Question

I'm getting started in Real Algebraic Geometry (from a model-theory perspective), and a paper makes the following assertion (here $K\subset L$ are real-closed fields):

Suppose $Q\in L^n$, $f_1, \ldots, f_n\in K[x_1, \ldots, x_n]$, $f_1(Q)=\cdots=f_n(Q)=0$, and $\dfrac{\partial f_1, \ldots, f_n}{\partial x_1, \ldots, x_n}(Q)\not=0$. Then every coordinate of $Q$ is algebraic over $K$.

By real-closure of $K$ or model-completeness or whatever you like, this implies $Q\in K$. But I don't see how to prove it.
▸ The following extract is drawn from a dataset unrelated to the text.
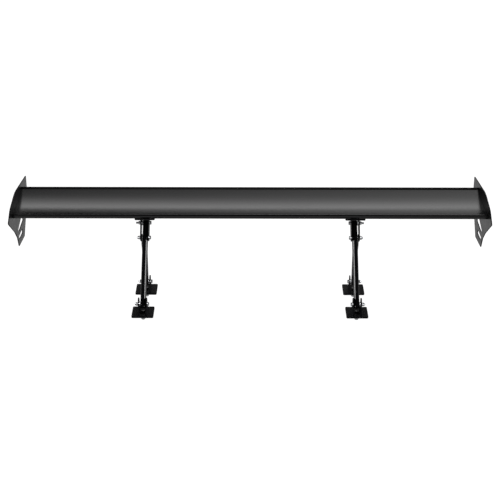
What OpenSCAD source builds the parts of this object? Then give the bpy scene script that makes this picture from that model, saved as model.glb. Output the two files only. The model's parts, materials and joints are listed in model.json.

The author declares it "elementary algebra," but I guess I don't see it.

I know it's trivial in the $n=1$ case, and I know the determinant condition is necessary (otherwise you can just under-specify the coordinates, and they'll be algebraic over each other but not over $K$, e.g. $n=2$ and $f_1=f_n=x_1-x_2$). But that's all I've got.

Answer 1

If $Q$ is transcendental, then viewing a transcendental coordinate as a parameter (i.e. view $Q$ as a point defined in an extension of $K(t)$, you conclude that the variety $X:f_1=\ldots=f_n=0$ which is defined over (the algebraic closure of) $K$ contains a curve, this contradicts the Jacobian determinant condition which implies that $X$ is zero-dimensional.